Healthcare, financial services, and scientific research domains employ multi-agent systems for evidence synthesis, where specialized agents gather and process domain-specific information while reasoning agents evaluate evidentiary strength and identify gaps in knowledge.

Technical Challenges and Limitations

Agent coordination complexity increases non-linearly with system size. As more agents join a system, managing dependencies, preventing circular reasoning, and avoiding redundant processing becomes computationally expensive. Effective orchestration requires sophisticated scheduling algorithms and communication protocols.

Error propagation represents a critical vulnerability in sequential architectures. Mistakes by early-stage agents contaminate downstream processing, potentially leading to cascading failures. Robust systems implement error detection and recovery mechanisms, including validation checkpoints and alternative processing paths.

Confidence scoring accuracy depends heavily on the quality of individual agent models. Poorly calibrated confidence estimates from reasoning agents undermine the entire system's ability to identify unreliable outputs for human review.

Scalability constraints emerge when integrating human-in-the-loop validation at scale.
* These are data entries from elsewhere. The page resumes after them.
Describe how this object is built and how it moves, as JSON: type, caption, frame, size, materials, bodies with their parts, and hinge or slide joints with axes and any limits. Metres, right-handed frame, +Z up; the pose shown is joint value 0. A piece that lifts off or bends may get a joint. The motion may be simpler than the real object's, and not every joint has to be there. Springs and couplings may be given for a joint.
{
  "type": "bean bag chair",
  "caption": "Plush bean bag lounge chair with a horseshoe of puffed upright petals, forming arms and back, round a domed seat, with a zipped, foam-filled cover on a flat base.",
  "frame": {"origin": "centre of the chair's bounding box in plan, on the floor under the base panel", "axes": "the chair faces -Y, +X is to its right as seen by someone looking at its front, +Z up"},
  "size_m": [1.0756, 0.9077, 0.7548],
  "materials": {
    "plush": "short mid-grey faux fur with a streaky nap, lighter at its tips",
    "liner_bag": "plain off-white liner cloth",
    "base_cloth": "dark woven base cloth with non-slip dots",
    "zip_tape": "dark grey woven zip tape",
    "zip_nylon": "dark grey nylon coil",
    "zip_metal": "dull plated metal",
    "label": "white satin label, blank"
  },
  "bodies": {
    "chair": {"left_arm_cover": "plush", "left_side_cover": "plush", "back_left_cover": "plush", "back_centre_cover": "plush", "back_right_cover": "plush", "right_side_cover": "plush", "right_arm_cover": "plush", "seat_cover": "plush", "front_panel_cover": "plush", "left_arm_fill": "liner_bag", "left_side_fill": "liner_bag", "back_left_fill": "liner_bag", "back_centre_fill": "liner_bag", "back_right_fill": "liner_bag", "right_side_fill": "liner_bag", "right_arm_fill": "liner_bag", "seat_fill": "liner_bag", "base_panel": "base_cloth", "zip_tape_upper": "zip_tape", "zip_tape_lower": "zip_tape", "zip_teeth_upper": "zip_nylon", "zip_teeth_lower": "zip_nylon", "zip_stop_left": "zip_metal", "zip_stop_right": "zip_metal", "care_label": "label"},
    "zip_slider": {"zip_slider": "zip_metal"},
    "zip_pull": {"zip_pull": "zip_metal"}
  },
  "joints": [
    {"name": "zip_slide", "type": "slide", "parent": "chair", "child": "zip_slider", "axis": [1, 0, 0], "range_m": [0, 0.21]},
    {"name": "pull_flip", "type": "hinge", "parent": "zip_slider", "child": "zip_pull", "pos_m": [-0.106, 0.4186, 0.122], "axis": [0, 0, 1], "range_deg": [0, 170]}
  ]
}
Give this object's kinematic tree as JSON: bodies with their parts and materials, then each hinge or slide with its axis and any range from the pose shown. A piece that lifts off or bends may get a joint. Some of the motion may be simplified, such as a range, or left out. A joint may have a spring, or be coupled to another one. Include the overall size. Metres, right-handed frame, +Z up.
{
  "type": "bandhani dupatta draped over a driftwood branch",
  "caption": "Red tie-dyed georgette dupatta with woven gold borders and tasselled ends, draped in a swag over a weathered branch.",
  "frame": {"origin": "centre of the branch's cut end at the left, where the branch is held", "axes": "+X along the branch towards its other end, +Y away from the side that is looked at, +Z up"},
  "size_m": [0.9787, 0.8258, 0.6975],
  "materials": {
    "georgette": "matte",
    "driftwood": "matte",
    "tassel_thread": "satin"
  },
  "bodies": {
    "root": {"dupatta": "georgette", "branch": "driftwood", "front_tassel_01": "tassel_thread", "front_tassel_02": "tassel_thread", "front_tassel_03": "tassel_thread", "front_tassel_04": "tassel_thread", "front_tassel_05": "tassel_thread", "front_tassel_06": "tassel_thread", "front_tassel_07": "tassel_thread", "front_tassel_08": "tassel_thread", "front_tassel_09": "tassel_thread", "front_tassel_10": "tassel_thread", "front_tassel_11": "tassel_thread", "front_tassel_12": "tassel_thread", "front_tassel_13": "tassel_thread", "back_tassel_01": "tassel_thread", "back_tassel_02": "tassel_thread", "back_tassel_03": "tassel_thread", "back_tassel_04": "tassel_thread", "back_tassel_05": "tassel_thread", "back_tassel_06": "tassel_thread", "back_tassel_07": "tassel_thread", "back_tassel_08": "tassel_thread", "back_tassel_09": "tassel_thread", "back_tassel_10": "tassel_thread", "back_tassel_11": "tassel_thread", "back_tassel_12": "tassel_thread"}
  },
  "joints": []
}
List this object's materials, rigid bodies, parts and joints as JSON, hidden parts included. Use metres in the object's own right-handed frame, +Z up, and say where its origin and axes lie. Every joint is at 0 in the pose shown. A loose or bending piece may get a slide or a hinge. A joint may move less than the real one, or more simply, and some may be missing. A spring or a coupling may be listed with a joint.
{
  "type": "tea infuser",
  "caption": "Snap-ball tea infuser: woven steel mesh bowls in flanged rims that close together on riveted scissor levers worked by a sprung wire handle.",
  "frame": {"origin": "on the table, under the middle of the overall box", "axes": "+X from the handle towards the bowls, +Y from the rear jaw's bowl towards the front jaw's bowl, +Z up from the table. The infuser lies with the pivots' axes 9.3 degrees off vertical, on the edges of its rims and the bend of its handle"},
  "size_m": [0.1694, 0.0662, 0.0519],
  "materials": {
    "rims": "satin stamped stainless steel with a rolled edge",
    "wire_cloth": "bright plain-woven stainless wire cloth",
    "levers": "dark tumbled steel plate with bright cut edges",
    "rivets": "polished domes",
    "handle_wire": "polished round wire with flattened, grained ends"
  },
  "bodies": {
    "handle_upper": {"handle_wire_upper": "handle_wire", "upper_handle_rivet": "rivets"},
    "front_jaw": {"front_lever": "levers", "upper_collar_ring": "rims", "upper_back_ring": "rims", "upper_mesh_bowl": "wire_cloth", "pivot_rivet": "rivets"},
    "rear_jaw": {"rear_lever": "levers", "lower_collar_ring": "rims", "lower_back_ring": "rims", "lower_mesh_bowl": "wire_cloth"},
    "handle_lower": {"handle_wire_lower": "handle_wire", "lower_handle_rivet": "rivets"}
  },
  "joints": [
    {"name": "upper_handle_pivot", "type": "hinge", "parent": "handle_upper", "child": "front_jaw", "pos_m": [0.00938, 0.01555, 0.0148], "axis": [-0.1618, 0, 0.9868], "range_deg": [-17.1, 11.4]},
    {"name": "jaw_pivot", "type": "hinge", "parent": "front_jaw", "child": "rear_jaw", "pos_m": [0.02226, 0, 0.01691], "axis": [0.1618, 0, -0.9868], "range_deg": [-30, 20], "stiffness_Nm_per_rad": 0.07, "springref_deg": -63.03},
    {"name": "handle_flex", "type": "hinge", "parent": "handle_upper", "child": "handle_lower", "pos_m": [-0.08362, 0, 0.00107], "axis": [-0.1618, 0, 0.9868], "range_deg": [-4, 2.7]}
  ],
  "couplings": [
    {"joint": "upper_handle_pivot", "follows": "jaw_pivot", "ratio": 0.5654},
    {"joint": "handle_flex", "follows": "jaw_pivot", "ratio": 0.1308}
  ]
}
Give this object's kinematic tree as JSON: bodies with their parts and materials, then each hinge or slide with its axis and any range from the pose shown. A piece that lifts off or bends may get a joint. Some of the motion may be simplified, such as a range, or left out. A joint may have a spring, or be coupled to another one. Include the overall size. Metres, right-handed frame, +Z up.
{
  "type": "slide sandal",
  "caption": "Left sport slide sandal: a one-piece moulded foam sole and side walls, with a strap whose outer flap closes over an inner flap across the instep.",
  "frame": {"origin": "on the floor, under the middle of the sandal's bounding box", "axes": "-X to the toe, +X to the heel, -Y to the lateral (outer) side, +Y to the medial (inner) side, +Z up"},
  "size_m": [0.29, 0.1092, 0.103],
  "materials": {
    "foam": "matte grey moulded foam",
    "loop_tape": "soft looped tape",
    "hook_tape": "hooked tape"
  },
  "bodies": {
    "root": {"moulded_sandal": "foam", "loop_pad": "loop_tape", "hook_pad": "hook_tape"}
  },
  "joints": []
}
As system complexity increases, the volume of escalations requiring human review can overwhelm domain experts, creating bottlenecks that limit deployment in high-throughput scenarios.

Future Directions

Emerging research focuses on self-organizing agent systems that dynamically reconfigure their internal structure based on problem characteristics, and meta-reasoning frameworks where agents reason about other agents' reasoning processes to improve coordination. Additionally, advances in large language models and reasoning capabilities continue to improve individual agent sophistication, enabling more capable multi-agent architectures 5).